デヴィッド・リーンという映画監督がいました。 巨匠といってもいいほどの存在で、日本では「アラビアのロレンス」、「ドクトルジバゴ」、そして日本人の俳優であった早川雪舟さんが出演した「戦場にかける橋」が良く知られた作品でしょう。
数カ月前、たまたまBSで「ドクトルジバゴ」を放映していたので、録画して久々に鑑賞しました。 昔一回観たはずなのに、「あれ? こんな内容だったかな?」という不思議な感覚になってしまい、思わず3回ほど鑑賞し直してしまいました。
それはこの作品に「一つの完結した人生が詰まっている。」と感じたからでした。 この映画は非常に長い作品です。 「アラビアのロレンス」もまた、それに負けない規模を持つ作品ですし、監督は異なりますがベンハーも時間、規模ともに巨大な映画です。
しかし僕がこれらの作品から感じる、ある共通した感覚があります。 それはこれらすべてが「人間を描いている。」ということです。
「人間を描く」という言葉自体は良く耳にします。 例えば映画にしろ書籍にしろゲームにしろ、何か新しいものが封切られるたびに、製作者サイドはその言葉を耳障りの良いキャッチフレーズ程度のつもりで軽く使います。
ところが実際フタを開けてみると、その人間を描いたはずの立派な作品群たちは、数年後には存在どころか名前すら消えてしまっているというお決まりのルートをたどります。 作品の価値に対する判断を誤るのは常に熱に浮かされた人間側、冷酷で正確な判断を下すのは常に時間なのです。
僕はクラシック音楽好きなので引き合いに出して申し訳ないのですが、モーツァルトの時代にはサリエリという宮廷作曲家が、ショパンやリストの同時代にはアルカンという超絶ピアニストがいたはずですが、現在彼らの作品に接する機会はほとんどありません。
彼らは気の毒にも、「時間」という裁判官によって断罪され、追放されてしまったのです。 時間は非常に公平かつ正確にその人物や彼らが生み出した創造物の価値を判定しますので、一旦否定的な判断が下されますと、それを覆すのは非常に困難です。 その代わり、この裁判官にみごと勝ち抜いた人物、あるいは作品には「歴史への刻印」といった不滅の称号が贈られます。
少々持論の展開で熱くなりすぎました。(笑) ジバゴ先生でしたね。 その意味では「アラビアのロレンス」にしろ「ドクトルジバゴ」にしろ、現在でも定期的に放映され、DVD化もされている。 デヴィッド・リーンという名前も映画史に燦然ときらめいている。 時間による風化に耐えて、歴史に見事にその名を残しました。 時間というものの偉大性というものを僕はこういうところにも感じます。

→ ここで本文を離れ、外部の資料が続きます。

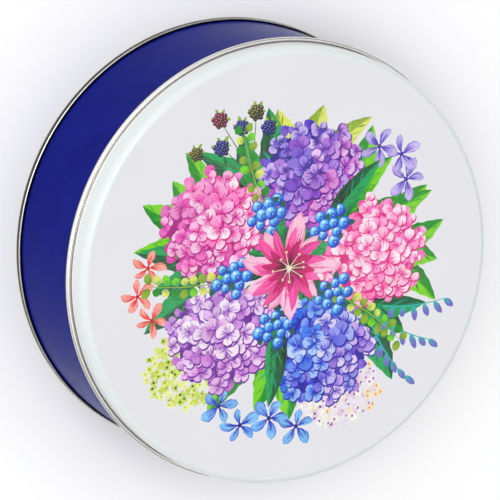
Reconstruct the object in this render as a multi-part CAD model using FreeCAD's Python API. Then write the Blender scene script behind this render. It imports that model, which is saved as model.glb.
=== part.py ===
"""Round slip-lid cookie tin, in millimetres. +Z up, origin at the centre of the foot.

Four pieces: a rolled and lock-seamed side wall with an inward rolled rim, a recessed base that is
double-seamed on to it, the ring of sealing compound inside that seam, and a drawn lid with an outward
rolled edge. Every pressing is one sheet thick, so each section is drawn along the sheet's middle line.
"""
import FreeCAD, Part
import math
import os

# Driving dimensions
SHEET = 0.28                # tinplate thickness of every pressing
TIN_HEIGHT = 76.0           # foot to lid face
WALL_OUTER_R = 102.3        # outside of the side wall

# Lid
SLIP_GAP = 0.30             # radial play between the wall and the lid's skirt
LID_DEPTH = 15.0            # lid face to the bottom of its rolled edge
LID_SHOULDER_R = 3.2        # outside radius between the lid's face and skirt
LID_CURL_D = 2.4            # outside diameter of the lid's rolled edge
CURL_SWEEP = 300            # degrees that a rolled edge turns before it stops

# Side wall
RIM_CURL_D = 2.2            # outside diameter of the wall's rolled rim
RIM_TOP_Z = 74.1            # top of the rolled rim, just under the lid's shoulder
LOCK_SEAM_WIDTH = 4.2       # width of the folded side seam
LOCK_SEAM_LAYERS = 3        # sheet layers of the seam that stand inside the wall
LOCK_SEAM_AZIMUTH = 0.0     # degrees round from +X
LOCK_SEAM_END_GAP = 0.8     # seam's ridge stops this far short of the rim curl
LOCK_SEAM_FOOT_Z = 6.0      # and this far above the foot, where the seam thins into the double seam
LOCK_LINE_DEPTH = 0.12      # depth of the seam's line on the outside, and half that line's width

# Base and double seam
PANEL_Z = 3.6               # underside of the recessed base panel
PANEL_CORNER_R = 1.0        # bend between the panel and the wall it is pressed against
BEAD_R = 88.0               # centre radius of the panel's stiffening bead
BEAD_BEND_R = 1.2           # the bead is four equal bends of this radius
BEAD_SLOPE = 40             # degrees, steepest slope of the bead
SEAM_HEIGHT = 3.2           # foot to the top of the double seam
LAYER_GAP = 0.16            # play between the layers of the double seam
FOOT_BEND_R = 0.45          # bend at each side of the flat foot
HOOK_LENGTH = 1.2           # straight part of the two interlocked hooks
WALL_HOOK_Z = 1.3           # centre of the wall hook's bend, above the foot

HALF = SHEET / 2
LAYER_STEP = SHEET + LAYER_GAP
WALL_MID_R = WALL_OUTER_R - HALF                    # the double seam's layers, from the inside out:
CHUCK_WALL_R = WALL_MID_R - LAYER_STEP              # base, going down
BASE_HOOK_R = WALL_MID_R + LAYER_STEP               # base, tucked under the wall's hook
WALL_HOOK_R = WALL_MID_R + 2 * LAYER_STEP           # wall, turned up round the base's hook
SEAMING_WALL_R = WALL_MID_R + 3 * LAYER_STEP        # base, going up outside all of them
AXIS_FOOT = FreeCAD.Vector(0, 0, 0)
UP = FreeCAD.Vector(0, 0, 1)


class Sheet:
    """The section of a bent sheet in the (radius, height) plane, drawn forwards like a pen path."""

    def __init__(self, radius, height, heading):
        self.at = (radius, height)
        self.heading = math.radians(heading)
        self.left, self.right = [], []

    def beside(self, offset):
        """The point this far to the left of the pen."""
        normal = self.heading + math.pi / 2
        return (self.at[0] + offset * math.cos(normal), self.at[1] + offset * math.sin(normal))

    def line(self, length):
        """Straight on."""
        starts = [self.beside(HALF), self.beside(-HALF)]
        step = (length * math.cos(self.heading), length * math.sin(self.heading))
        self.at = (self.at[0] + step[0], self.at[1] + step[1])
        for edges, start in zip((self.left, self.right), starts):
            edges.append(Part.LineSegment(point(*start), point(start[0] + step[0], start[1] + step[1])))
        return self

    def bend(self, radius, angle):
        """A bend of the middle line through an angle in degrees, to the left if positive."""
        turn = math.copysign(1.0, angle)
        centre = self.beside(turn * radius)
        first = self.heading - turn * math.pi / 2
        stops = [first + math.radians(angle) * share for share in (0, 0.5, 1)]
        for edges, side in ((self.left, HALF), (self.right, -HALF)):
            edges.append(Part.Arc(*[polar(centre, radius - turn * side, stop) for stop in stops]))
        self.at = (centre[0] + radius * math.cos(stops[2]), centre[1] + radius * math.sin(stops[2]))
        self.heading += math.radians(angle)
        return self

    def revolved(self):
        """The closed section, turned round the Z axis."""
        left = [curve.toShape() for curve in self.left]
        right = [curve.toShape() for curve in self.right]
        ends = [
            Part.makeLine(self.left[-1].EndPoint, self.right[-1].EndPoint),
            Part.makeLine(self.right[0].StartPoint, self.left[0].StartPoint),
        ]
        return turned(Part.Wire(Part.__sortEdges__(left + right + ends)))


def point(radius, height):
    return FreeCAD.Vector(radius, 0, height)


def polar(centre, radius, angle):
    return point(centre[0] + radius * math.cos(angle), centre[1] + radius * math.sin(angle))


def turned(outline, angle=360):
    """A closed outline in the XZ plane, turned about Z through an angle in degrees."""
    return Part.Face(outline).revolve(AXIS_FOOT, UP, angle)


def tube(inner_r, outer_r, bottom, top, angle=360):
    """A plain ring, or a sector of one that starts at the XZ plane."""
    corners = [(inner_r, bottom), (outer_r, bottom), (outer_r, top), (inner_r, top), (inner_r, bottom)]
    return turned(Part.makePolygon([point(*corner) for corner in corners]), angle)


def lid():
    """Flat face, rounded shoulder, straight skirt and outward curl, drawn from one sheet."""
    skirt_r = WALL_OUTER_R + SLIP_GAP + HALF
    shoulder_bend = LID_SHOULDER_R - HALF
    curl_bend = LID_CURL_D / 2 - HALF
    skirt_length = LID_DEPTH - LID_SHOULDER_R - LID_CURL_D / 2
    section = Sheet(0, TIN_HEIGHT - HALF, 0)
    section.line(skirt_r - shoulder_bend).bend(shoulder_bend, -90)
    section.line(skirt_length).bend(curl_bend, CURL_SWEEP)
    return section.revolved()


def side_wall():
    """Cylinder with an inward rolled rim, a hook for the double seam and a folded side seam."""
    curl_bend = RIM_CURL_D / 2 - HALF
    wall_length = RIM_TOP_Z - RIM_CURL_D / 2 - WALL_HOOK_Z
    section = Sheet(WALL_HOOK_R, WALL_HOOK_Z + HOOK_LENGTH, -90)
    section.line(HOOK_LENGTH).bend(LAYER_STEP, -180)
    section.line(wall_length).bend(curl_bend, CURL_SWEEP)
    return section.revolved().fuse(lock_seam_ridge()).cut(lock_seam_line())


def lock_seam_ridge():
    """The folded layers of the side seam, standing inside the wall."""
    inner_r = WALL_OUTER_R - SHEET * (1 + LOCK_SEAM_LAYERS)
    top = RIM_TOP_Z - RIM_CURL_D - LOCK_SEAM_END_GAP
    angle = math.degrees(LOCK_SEAM_WIDTH / WALL_OUTER_R)
    ridge = tube(inner_r, WALL_MID_R, LOCK_SEAM_FOOT_Z, top, angle)
    ridge.rotate(AXIS_FOOT, UP, LOCK_SEAM_AZIMUTH - angle / 2)
    return ridge


def lock_seam_line():
    """The fine line that the fold leaves down the outside of the wall, along one side of the ridge."""
    top = RIM_TOP_Z - RIM_CURL_D - LOCK_SEAM_END_GAP
    start = math.degrees((LOCK_SEAM_WIDTH / 2 - LOCK_LINE_DEPTH) / WALL_OUTER_R)
    angle = math.degrees(2 * LOCK_LINE_DEPTH / WALL_OUTER_R)
    line = tube(WALL_OUTER_R - LOCK_LINE_DEPTH, WALL_OUTER_R + SHEET, LOCK_SEAM_FOOT_Z, top, angle)
    line.rotate(AXIS_FOOT, UP, LOCK_SEAM_AZIMUTH + start)
    return line


def base():
    """Recessed, beaded panel whose edge wraps down, out and up into the double seam."""
    bead_half_width = 2 * BEAD_BEND_R * math.sin(math.radians(BEAD_SLOPE))
    foot_top = FOOT_BEND_R + HALF
    hook_top = SEAM_HEIGHT - LAYER_STEP - HALF
    section = Sheet(0, PANEL_Z + HALF, 0)
    section.line(BEAD_R - bead_half_width)
    for slope in (BEAD_SLOPE, -BEAD_SLOPE, -BEAD_SLOPE, BEAD_SLOPE):
        section.bend(BEAD_BEND_R, slope)
    section.line(CHUCK_WALL_R - PANEL_CORNER_R - BEAD_R - bead_half_width).bend(PANEL_CORNER_R, -90)
    section.line(PANEL_Z + HALF - PANEL_CORNER_R - foot_top).bend(FOOT_BEND_R, 90)
    section.line(SEAMING_WALL_R - CHUCK_WALL_R - 2 * FOOT_BEND_R).bend(FOOT_BEND_R, 90)
    section.line(hook_top - foot_top).bend((SEAMING_WALL_R - BASE_HOOK_R) / 2, 180).line(HOOK_LENGTH)
    return section.revolved()


def seam_compound():
    """The flowed-in ring of sealing compound between the base's foot and the wall's hook."""
    wall_hook_bottom = WALL_HOOK_Z - LAYER_STEP - HALF
    return tube(CHUCK_WALL_R + FOOT_BEND_R, SEAMING_WALL_R - FOOT_BEND_R, SHEET, wall_hook_bottom)


def main():
    os.makedirs("parts", exist_ok=True)
    pieces = {"lid": lid(), "side_wall": side_wall(), "base": base(), "seam_compound": seam_compound()}
    for name, shape in pieces.items():
        print(name, shape.ShapeType, "valid", shape.isValid(), "volume %.1f mm3" % shape.Volume)
        shape.exportStep(f"parts/{name}.step")


main()
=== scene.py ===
"""Looks of the round slip-lid cookie tin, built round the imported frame."""
import bpy
import numpy as np
import random
from math import ceil, cos, hypot, log, pi, radians, remainder, sin, sqrt, tau
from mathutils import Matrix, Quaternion, Vector
from mathutils.geometry import delaunay_2d_cdt


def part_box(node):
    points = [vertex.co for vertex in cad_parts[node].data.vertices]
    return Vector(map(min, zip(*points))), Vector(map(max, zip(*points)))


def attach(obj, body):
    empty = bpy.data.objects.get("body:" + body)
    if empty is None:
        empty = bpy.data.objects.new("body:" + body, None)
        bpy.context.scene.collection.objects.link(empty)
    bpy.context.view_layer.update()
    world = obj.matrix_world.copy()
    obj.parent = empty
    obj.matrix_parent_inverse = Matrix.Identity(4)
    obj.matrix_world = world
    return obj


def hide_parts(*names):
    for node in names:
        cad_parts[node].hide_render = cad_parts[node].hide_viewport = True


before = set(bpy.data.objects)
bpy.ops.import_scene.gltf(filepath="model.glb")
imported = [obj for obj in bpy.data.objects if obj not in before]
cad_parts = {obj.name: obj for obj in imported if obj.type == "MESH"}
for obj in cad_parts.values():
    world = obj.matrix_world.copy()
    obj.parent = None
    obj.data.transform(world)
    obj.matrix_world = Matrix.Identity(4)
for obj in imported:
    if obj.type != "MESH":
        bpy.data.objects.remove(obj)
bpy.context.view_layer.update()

MM = 0.001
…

よく若くして成功する人は早起きで時間を大切にする傾向がある、時間をお金で買う、みたいな話を耳にします。 確かに一度過ぎ去った時間は取り戻せないですし、人間の寿命には限界があるので、できるだけ健康で若いうちに多くの知識や技術を身に付け内面を磨く、という理屈は十分に理解できます。
しかしなぜだか僕はそれよりも先に書いたように、時間の裁判官的な性質に非常に惹かれます。 カッコいいと感じるのです。 少しくらい冷酷と思われても、そのような冷静な視点を持ち続けたい、と。
時間は人間ではないので、金銭的な誘惑や感情的なしがらみというものとは完全に無縁です。 完璧な公平無私ですね。
それまで世の中に無かったものが突然現れると、人間というものは困惑し、狼狽し、時に熱狂することさえあります。 しかし時間というものは、そういうものにすら無関心です。 人々が虚飾の衣に熱狂している間も、時間は静かに同じペースで歩いているだけ、人々に気付かれないように虚飾を少しづつ剥ぎ取りながら・・・・。
しばらくして虚飾がすべてなくなった残骸を見て、人々はこう言うに違いありません。 「あの騒ぎは何だったんだろう?」と。
人類の歴史上、こうしたことを数え切れないくらい繰り返したくれたことによって、「残すべき本物」のみを選別してくれた時間というものに僕は感謝の気持ちと、カッコよさを感じます。 そしてこういった神の視点(?)というものを自分も少しは持てたらいいな、と思います。
まずい、「ドクトルジバゴ」のレビューを書くつもりが、書いてるうちに全然違うブログになってしまったようです。 これは素晴らしい映画なのでいつか是非レビューしたいと思います。 それでは。